Subject to any necessary shareholder and regulatory approvals, the board of directors and officers of the Company upon the completion of the Transaction will be as follows:

Dr. David Winter, Director, Chief Executive Officer
Dr. Charle Gamba, Director
Tan Shern Liang, Director
Roger McMechan, Director, President and COO
Ian Habke, Vice President, Finance and Chief Financial Officer
Trevor Wong-Chor, Corporate Secretary

The executives and employees of SUB will hold positions with the proforma company. They add a great deal of experience and expertise to Horizon’s current Board and executive team. In addition, a nominee of the Vendor, to be determined, will be added to the board of directors.

Summary Biographies of the Board of Directors and Executive Officers

The background of each of the aforementioned persons is as follows:

Dr. David Winter, of Calgary, Canada, was confirmed by the Board as the Chief Executive Officer of Horizon. He is a co-founder and a Director of Canacol Energy Ltd. Previously, Dr. Winter was the Founder, Chief Executive Officer and Director of Excelsior Energy Limited, an oil sands focused exploration company. Dr. Winter brings 37 years of international experience in a variety of technical, management and leadership roles living and working in Latin America, Middle East, Southeast Asia and the UK North Sea. His experience was gained working at British Petroleum, Sun Oil, Canadian Occidental (now CNOOC), Alberta Energy Company (now Ovintiv) where he was a member of the leadership team that grew its international business to over 60,000 barrels of oil equivalent per day, Calvalley Petroleum and Excelsior Energy Limited. Dr. Winter holds a BSc (Hons) in Geology from the University of London, a MSc degree in Structural Geology from Imperial College, University of London and a PhD degree in Structural Geology from Edinburgh University.

Dr. Charle Gamba, of Bogota, Columbia, is currently a Co-Founder, Director, President and Chief Executive Officer of Canacol Energy Ltd. Dr. Gamba has over 30 years of international oil and gas experience, and has previously worked for Imperial Oil, Canadian Occidental Oil and Gas, Occidental Petroleum, and Alberta Energy Company in Southeast Asia, the Middle East, West Africa, Canada, and Latin America. He has served on the board of directors of several publicly listed and private oil and gas companies where he held positions on the ESG, audit, reserves, HSE and compensation committees. Dr. Gamba currently sits on the board of the Asociacion Colombiana de Petroleo and Naturgas, two industry groups that form upstream, midstream and downstream policy for the oil and gas industry in Colombia. Dr. Gamba holds a B.Sc., M.Sc. and PhD in Geology.

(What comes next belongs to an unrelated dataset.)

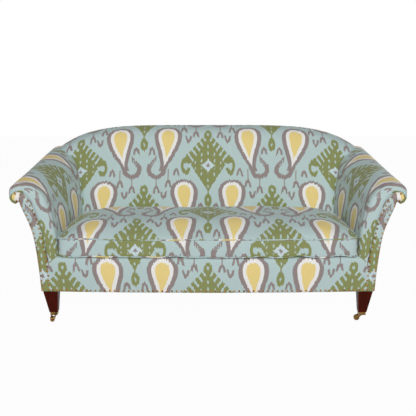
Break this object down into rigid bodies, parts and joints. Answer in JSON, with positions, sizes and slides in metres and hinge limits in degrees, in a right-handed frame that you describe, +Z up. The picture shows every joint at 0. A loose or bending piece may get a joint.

Tan Shern Liang, of Singapore, has more than 30 years of experience in both the banking and investment industries. Mr. Tan is the founder and Chief Executive Officer of One Tree Partners, a licensed asset management firm in Singapore. One Tree Partners is one of the longest established fund management firms in Singapore. Over the years, One Tree Partners has invested in more than US$1bn worth of mining and commercial real estate deals across the region. Prior to founding One Tree Partners, Mr. Tan held increasingly senior management and executive roles at Citibank, UBS and Goldman Sachs in Singapore. Mr. Tan graduated with a Bachelor of Business Administration (BBA) degree from the University of Michigan.

Roger McMechan, of Calgary, Canada, has over 40 years of diverse experience in managing domestic and international oil and gas operations. He has held senior management positions for Petro Canada and Burlington Resources in North Africa and Canada; was the Executive Vice President and Director of Winstar Resources with operations in Canada, Tunisia, Hungary and Romania; the Chief Executive Officer and Director of Iskandar Energy, a private company that operated in Bulgaria, Georgia, Poland and Ukraine; and more recently was the Technical Director of Block Energy Plc with operations in the country of Georgia. Mr. McMechan received a BSc in Mechanical Engineering from University of Waterloo.

Ian Habke, of Calgary, Canada, was confirmed as the Chief Financial Officer of the Company. Mr. Habke is a Chartered Accountant with over 30 years of experience in the oil and gas industry. He has worked in finance management roles in multiple countries including Canada, the Middle East, the UK and Latin America. Ian has acquired significant knowledge in the areas of oil and gas operations, strategic planning and budgeting, cost control, financial reporting, M&A activities, tax planning, investors relations and supply management. His experience was gained in both junior and large companies including increasingly senior financial management roles with Nexen in the UK, Canada and Yemen. Mr. Habke completed his Bachelor of Commerce degree from the University of Alberta.

Trevor Wong-Chor, of Calgary, Canada, is a partner in the Calgary office of DLA Piper (Canada) LLP and Global Co-Chair of the Energy, and Natural Resources Sector and a former member of the Canadian firm’s Executive Committee and practices primarily in the areas of securities, mergers & acquisitions and corporate law. Trevor acts for a diverse range of issuers and investors, including in the areas of oil and gas, mining and the life sciences. His practice involves providing advice on a range of issues, however, particular emphasis is placed upon advising corporations and investment dealers with respect to securities and business law matters, including advising on private and public offerings of securities, mergers and acquisitions, private equity and securities regulatory requirements. He is a corporate secretary or director of a number of public and private corporations.

All information provided in this news release related to the Vendor and SUB has been provided by management of the Vendor and SUB and has not been independently verified by management of Horizon.